为满足太阳能无人机对长航时飞行和高载重能力的需求,研究能源系统的储能均衡控制问题.通过将太阳能无人机中每个由光伏-储能-输出单元组成的发电节点作为一个智能体,设计基于多智能体的分布式控制器并给出满足系统约束的控制算法,实现储能单元荷电状态的一致性.分别针对连续系统模型和离散系统模型给出分布式控制协议,并通过理论分析说明连续和离散的控制协议均可实现控制目标.通过搭建半实物平台进行实测验证,采用光伏模拟器和电子负载模拟能源系统运行的外部环境,以18650锂离子电池作为储能单元,实验结果表明,分布式协同控制协议能够有效地解决光伏功率不均及电池参数差异导致的不均衡问题,使系统的充放电深度得以有效提升.

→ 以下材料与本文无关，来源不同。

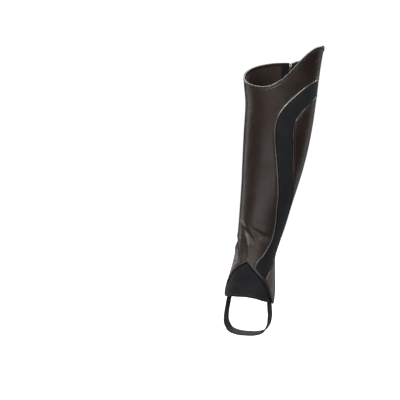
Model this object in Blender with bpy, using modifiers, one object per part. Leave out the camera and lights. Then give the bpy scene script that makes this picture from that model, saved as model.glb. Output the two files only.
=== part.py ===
"""Half chap for the left leg: leather panels, a stretch panel, an instep gusset and a strap under the foot.

Metres, +Z up. The front of the leg faces -Y and its outer side +X. The origin is the middle of the leg at
the widest part of the calf. Heights and sizes in the tables are in millimetres, angles in degrees round the
leg: 0 at the front, positive toward the outer side, 180 at the back zip.
"""
import bpy
import bmesh
import numpy as np
from mathutils import Vector

for old in list(bpy.data.objects):
    bpy.data.objects.remove(old, do_unlink=True)

MM = 0.001

# walls
LEATHER = 1.8
STRETCH = 1.6
STRAP_WALL = 2.0
TAPE_WALL = 1.0
GAP = 0.3

# round pieces
BINDING_RADIUS = 1.3
PIPING_RADIUS = 1.15
PIPING_SINK = 0.35

# zip at the back
ZIP_EDGE = 5.0
TAPE_WIDTH = 12.0
CHAIN_WIDTH = 4.8
CHAIN_WALL = 2.4
SLIDER = (8.0, 11.0, 2.4)
PULL = (6.0, 20.0, 1.4)
PIN_RADIUS = 0.8
EYE_HOLE = 1.15
EYE_RADIUS = 2.1

# gusset behind the arch's edge, and its bulge below it
GUSSET_SINK = -3.0
GUSSET_BULGE = 2.2

# strap under the foot
STRAP_WIDTH = 29.0
STRAP_CUP = 2.1
STRAP_SINK = -5.2

# cells of the panels
LOWER_ROWS = 24
UPPER_ROWS = 7
FRONT_CELLS = 10
SWEEP_CELLS = 16
INNER_CELLS = 16
BAND_CELLS = 5
GUSSET_CELLS = (20, 5)

# height, middle x, middle y, half width, front depth, back depth
SECTIONS = (
    (-325, -55.0, 17.0, 45.0, 70.0, 50.0),
    (-300, -53.2, 17.0, 44.6, 62.0, 50.0),
    (-278, -50.8, 17.0, 42.8, 53.0, 50.0),
    (-256, -47.8, 17.0, 39.2, 52.0, 50.5),
    (-234, -44.6, 16.6, 36.5, 52.0, 51.0),
    (-201, -37.0, 15.2, 38.2, 50.5, 50.5),
    (-168, -29.5, 13.1, 41.9, 51.0, 51.0),
    (-128, -21.4, 9.9, 46.5, 55.4, 55.4),
    (-82, -12.7, 8.0, 51.9, 61.2, 61.2),
    (-37, -5.6, 5.5, 56.5, 63.5, 63.5),
    (0, 0.0, 0.0, 58.9, 67.3, 67.3),
    (55, 6.4, -6.8, 61.5, 67.0, 67.0),
    (82, 7.0, -9.2, 64.2, 67.0, 67.0),
    (120, 10.5, -13.0, 67.0, 67.0, 67.0),
    (160, 15.5, -17.5, 70.0, 67.0, 67.0),
)

# angle, height of the top edge
TOP_EDGE = (
    (-180, 112), (-150, 111), (-120, 106.5), (-90, 99.5), (-65, 92), (-43, 87), (-21, 85), (-5, 87),
    (8, 94), (20, 105), (32, 121), (42, 134), (52, 144), (64, 150), (78, 152), (89, 151), (104, 145),
    (130, 133), (155, 121), (180, 112),
)

# angle, height of the foot edge: back, inner point, arch, outer point, back
FOOT_EDGE = (
    (-180, -245), (-160, -247), (-143, -252), (-124, -266), (-107, -284), (-93, -301),
    (-84.5, -307.5),
    (-77, -300), (-67, -281), (-57, -263), (-47, -253), (-33, -244), (-17, -236.5),
    (-3, -230.5),
    (7, -236), (19, -245), (33, -256), (45, -266), (56, -280), (69, -297), (82, -312),
    (90, -318.5),
    (98, -311), (110, -295), (124, -274), (141, -257), (160, -249), (180, -245),
)
FOOT_CORNERS = (-84.5, -3, 90)

# angle, height of the curved seam on the inner side, from the arch up
INNER_SEAM = (
    (-19, -237.3), (-36, -219), (-52, -201), (-65, -180), (-76, -161), (-85, -134), (-86, -99), (-80, -72),
    (-76, -46), (-78, -20), (-85, 8), (-97, 42), (-108, 78), (-113, 104.6),
)

# angle, height of the stretch panel's front edge, from the arch up
BAND_FRONT = (
    (22, -247.3), (26, -233), (39, -222), (46.5, -209), (51, -193), (49, -175), (46, -160), (40, -136),
    (34, -104), (26, -75), (19, -48), (13, -20), (10, 0), (9, 19), (12, 35), (19, 49), (31, 63),
    (44, 75), (61, 86), (80, 90.5), (110, 92), (145, 90), (175, 86),
)

# angle, height of its rear edge, from the arch up
BAND_REAR = (
    (52, -274.5), (60, -261), (71, -252), (86, -242), (94, -228), (98, -205), (96, -180), (90, -152),
    (81, -125), (68, -98), (57, -69), (49, -40), (44, -12), (41, 10), (44, 26), (52, 40), (71, 52),
    (91, 60), (120, 62), (150, 60), (175, 56),
)

# angle, height of the gusset's lower edge
GUSSET_HEM = (
    (-82, -303), (-60, -301.5), (-44, -299), (-25, -296), (-6, -294.5), (17, -295.5), (35, -299.5),
    (53, -305.5), (70, -311), (86, -316),
)

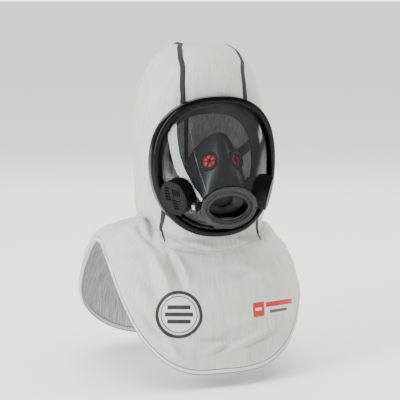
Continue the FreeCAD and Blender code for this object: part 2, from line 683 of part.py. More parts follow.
def build_harness():
    """Head harness hugging the inside of the hood: nape pad, straps and buckles."""
    depth = (STRAP_DEPTH, STRAP_DEPTH + STRAP_THICK)
    pad = thick_patch(hood_offset, 160, 200, 7.45, 8.45, *depth, 8, 4)

    def strap(t0, t1, v0, v1):
        def point(u, w, d):
            return hood_offset(t0 + (t1 - t0) * u, v0 + (v1 - v0) * u + w, d)
        half = STRAP_ROWS / 2
        return thick_patch(point, 0, 1, -half, half, *depth, 12, 3)
    rows = {"upper": (5.55, 7.68), "lower": (8.05, 8.15)}
    made = {"harness_pad": pad}
    buckles = []
    for name, (front, rear) in rows.items():
        straps = []
        for side in (-1, 1):
            start, end = side * 74, side * 159.4
            straps.append(strap(start, end, front, rear))
            base = hood_offset(side * 66, front, STRAP_DEPTH + 2)
            out = (base - hood_offset(side * 66, front, STRAP_DEPTH + 3)).normalize()
            along = (hood_point(side * 70, front) - hood_point(side * 62, front)).normalize()
            up = out.cross(along).normalize()
            along = up.cross(out)
            frame = local_block(base, along, up, out, (9, 24, 2.4), -1.2)
            buckles.append(frame.cut(local_block(base, along, up, out, (4, 18, 6), -3)))
        made[name + "_straps"] = Part.makeCompound(straps)
    made["strap_buckles"] = Part.makeCompound(buckles)
    return made


def build_all():
    parts = build_head()
    parts.update(build_bibs())
    parts.update(build_patches())
    parts["face_elastic"] = build_elastic()
    whole_lens = swept_ring(lens_loops())
    parts.update(build_port(whole_lens))
    for name in ("latch_catch", "catch_insert"):
        parts[name] = cut_voices(parts[name])
    parts["lens"] = cut_voices(whole_lens)
    parts.update(build_rim())
    parts["face_seal"] = build_seal()
    pairs = {-1: "right", 1: "left"}
    films, gaskets, clamps, ducts = [], [], [], []
    for side, word in pairs.items():
        housing, grille, film, gasket, clamp = build_voice(side)
        parts[word + "_voice_housing"] = housing
        parts[word + "_voice_grille"] = grille
        films.append(film)
        gaskets.append(gasket)
        clamps.append(clamp)
        centre, axis = voice_frame(side)
        ducts.append(tube(centre, axis, VOICE_BORE + DUCT_WALL, VOICE_BORE,
                          -VOICE_LENGTH - 0.1 - DUCT_LENGTH, -VOICE_LENGTH - 0.1))
        seat, flap = build_valve(side)
        parts[word + "_valve_seat"] = seat
        parts[word + "_valve_disc"] = flap
    parts["voice_diaphragms"] = Part.makeCompound(films)
    parts["voice_gaskets"] = Part.makeCompound(gaskets)
    parts["voice_clamp_rings"] = Part.makeCompound(clamps)
    parts["voice_ducts"] = Part.makeCompound(ducts)
    parts.update(build_cup())
    parts.update(build_harness())
    return parts


os.makedirs("parts", exist_ok=True)
for name, shape in build_all().items():
    solids = [s for s in shape.Solids if s.Volume > 1.0]
    kept = solids[0] if len(solids) == 1 else Part.makeCompound(solids)
    kept.exportStep("parts/" + name + ".step")
    box = kept.optimalBoundingBox(False)
    print("%-20s %d solids %9.0f mm3 valid=%s  x %.0f..%.0f y %.0f..%.0f z %.0f..%.0f" % (
        name, len(solids), kept.Volume, kept.isValid(), box.XMin, box.XMax, box.YMin, box.YMax,
        box.ZMin, box.ZMax))
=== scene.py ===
"""Looks of the smoke hood: knitted cloth, bindings and stitching, and the mask in its face opening.

Metres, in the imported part's frame: +Z up, -Y the way the wearer looks, +X the wearer's left.
The cloth follows the same sections as the solids, with folds added along its normals.
"""
import bmesh
import bpy
import functools
import json
import math
import numpy as np
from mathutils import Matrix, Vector


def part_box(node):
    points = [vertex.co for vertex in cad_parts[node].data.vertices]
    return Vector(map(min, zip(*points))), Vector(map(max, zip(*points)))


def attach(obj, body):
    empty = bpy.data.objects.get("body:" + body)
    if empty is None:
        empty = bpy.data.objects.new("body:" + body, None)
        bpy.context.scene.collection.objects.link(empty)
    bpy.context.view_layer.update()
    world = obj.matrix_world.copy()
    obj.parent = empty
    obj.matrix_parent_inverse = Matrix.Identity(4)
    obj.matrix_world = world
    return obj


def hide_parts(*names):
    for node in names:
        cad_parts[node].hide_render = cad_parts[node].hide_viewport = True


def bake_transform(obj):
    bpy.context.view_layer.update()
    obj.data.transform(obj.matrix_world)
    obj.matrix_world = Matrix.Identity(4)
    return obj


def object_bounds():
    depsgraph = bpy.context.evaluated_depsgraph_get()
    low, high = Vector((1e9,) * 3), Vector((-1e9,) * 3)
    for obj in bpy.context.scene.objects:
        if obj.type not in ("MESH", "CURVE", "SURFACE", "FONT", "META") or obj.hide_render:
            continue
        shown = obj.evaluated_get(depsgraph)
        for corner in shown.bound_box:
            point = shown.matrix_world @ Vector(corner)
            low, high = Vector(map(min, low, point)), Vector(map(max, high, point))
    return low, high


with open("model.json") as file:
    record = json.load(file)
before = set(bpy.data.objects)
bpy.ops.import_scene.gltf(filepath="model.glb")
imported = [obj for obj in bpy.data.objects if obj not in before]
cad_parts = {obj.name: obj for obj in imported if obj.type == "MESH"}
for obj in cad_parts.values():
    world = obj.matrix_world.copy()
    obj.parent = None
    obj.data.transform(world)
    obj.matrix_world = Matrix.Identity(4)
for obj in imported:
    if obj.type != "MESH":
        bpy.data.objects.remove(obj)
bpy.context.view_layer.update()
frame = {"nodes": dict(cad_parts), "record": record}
MM = 0.001

# ---------------------------------------------------------------- sizes read from the solids
CROWN_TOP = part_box("crown_panel")[1][2]
HEAD_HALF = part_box("left_side_panel")[1][0]
SHOULDER = 141 * MM
H, W = CROWN_TOP / MM, HEAD_HALF / MM
N, B, S = -98.0, 156.0, SHOULDER / MM

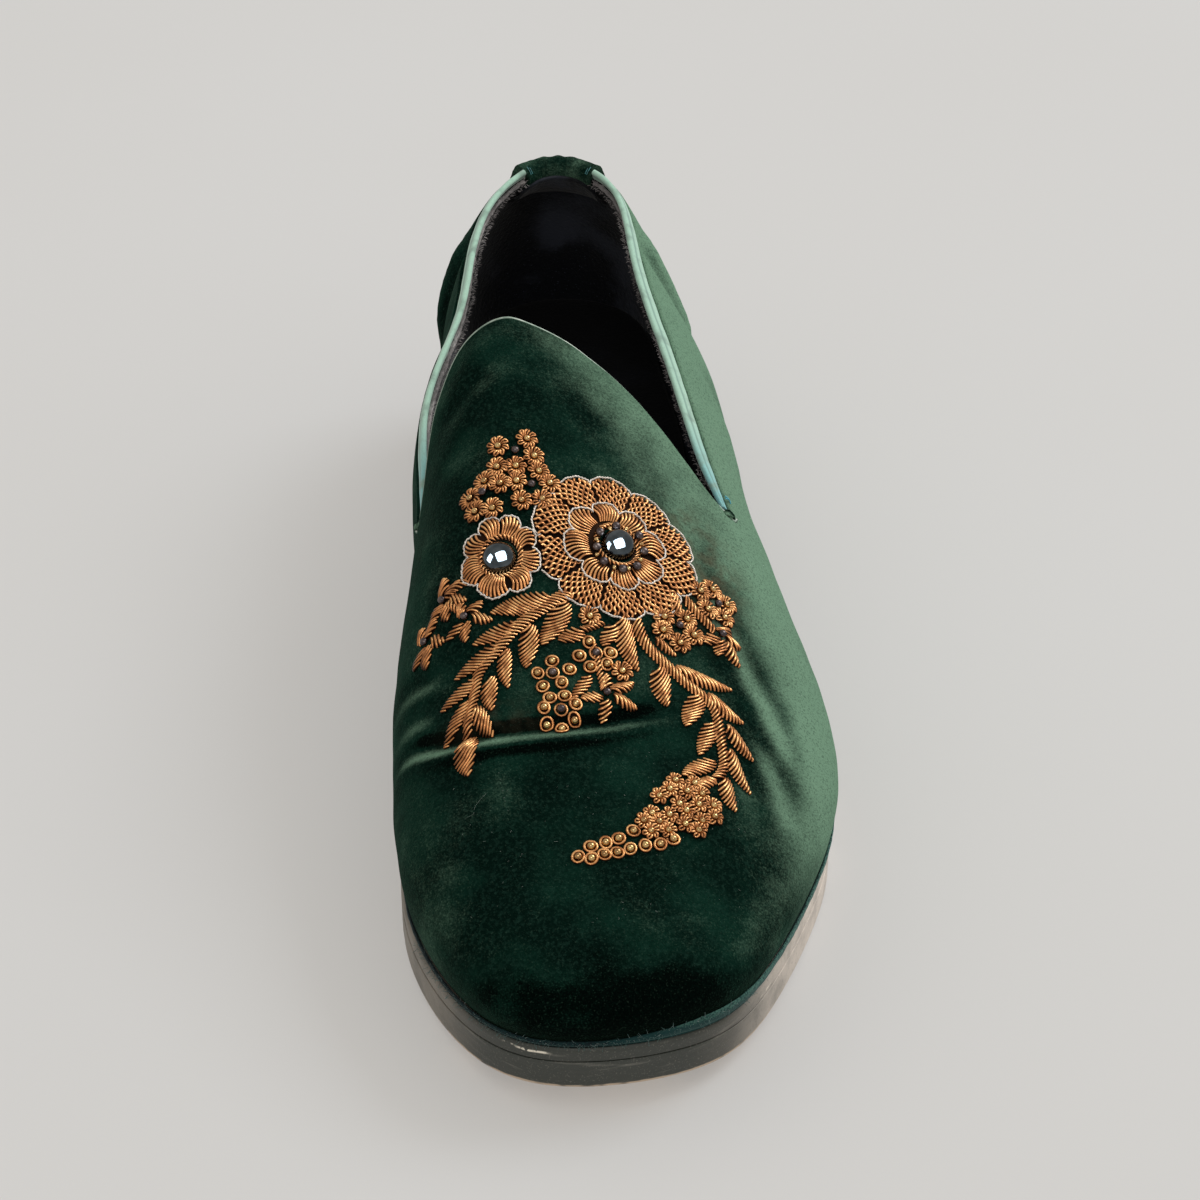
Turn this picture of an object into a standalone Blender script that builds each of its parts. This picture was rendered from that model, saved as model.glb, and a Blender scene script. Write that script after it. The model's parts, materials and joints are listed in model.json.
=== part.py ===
"""Velvet slip-on loafer, left shoe: a hollow upper on a layered sole with a low stacked heel.

The row frame is in metres, +Z up, toe towards -Y and the outer side of the foot towards +X.
A last maker's measures are used inside: x across the foot, `back` along it from the heel, z above
the ground, all in millimetres. `ring` runs round the foot: 0 at the toe, 12 at the back of the
heel by way of the inner side, and on to 24, the toe again, by way of the outer side.
"""

import math
from typing import NamedTuple

import bmesh
import bpy
import numpy as np
from mathutils import Matrix, Vector

MM = 0.001

# Driving sizes of the last, in mm.
FOOT_LENGTH = 292.0
BALL_WIDTH = 103.5
INSTEP_HEIGHT = 102.5
HEEL_HEIGHT = 20.0
TOE_SPRING = 6.8

# Thicknesses and clearances, in mm.
OUTSOLE = 8.0
MIDSOLE = 4.0
INSOLE = 3.0
WALL = 2.4
HEEL_LIFT = 5.0
GAP = 0.3

# The sole stands this far outside the edge of the foot.
OUTSOLE_EDGE = 2.2
MIDSOLE_EDGE = 1.8
LASTING_MARGIN = 9.0
INSOLE_INSET = 4.2
FOOT_ROUNDING = 0.02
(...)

Multi-agent based energy control for solar unmanned aerial vehicles

Considering the energy supply-demand of solar-powered unmanned aerial vehicles for long-distance flight, this paper investigates the storage balance control problem of the energy system. By taking each power generation in the vehicles as an agent, which is composed of photovoltaic cells, a storage system, and a power output unit, distributed control protocols based on the multi-agent theory are designed to achieve the state-of-charge balance of the energy storage unit, and a corresponded algorithm is proposed to satisfy the constraints of the system. Distributed control protocols are designed for continuous models and discrete models, respectively, and theoretical analysis shows that both the control protocols can achieve our objective. The effectiveness of the proposed control protocols is verified in the semi-physical platform, where the photovoltaic simulator and electronic load are used to establish the operational environment of the energy system, and the 18650 lithium-ion batteries are chosen as the storage unit. The results show that the proposed protocols can effectively solve the unbalance problem caused by the difference of photovoltaic power and battery parameters, and consequently improve the depth of charging/discharging.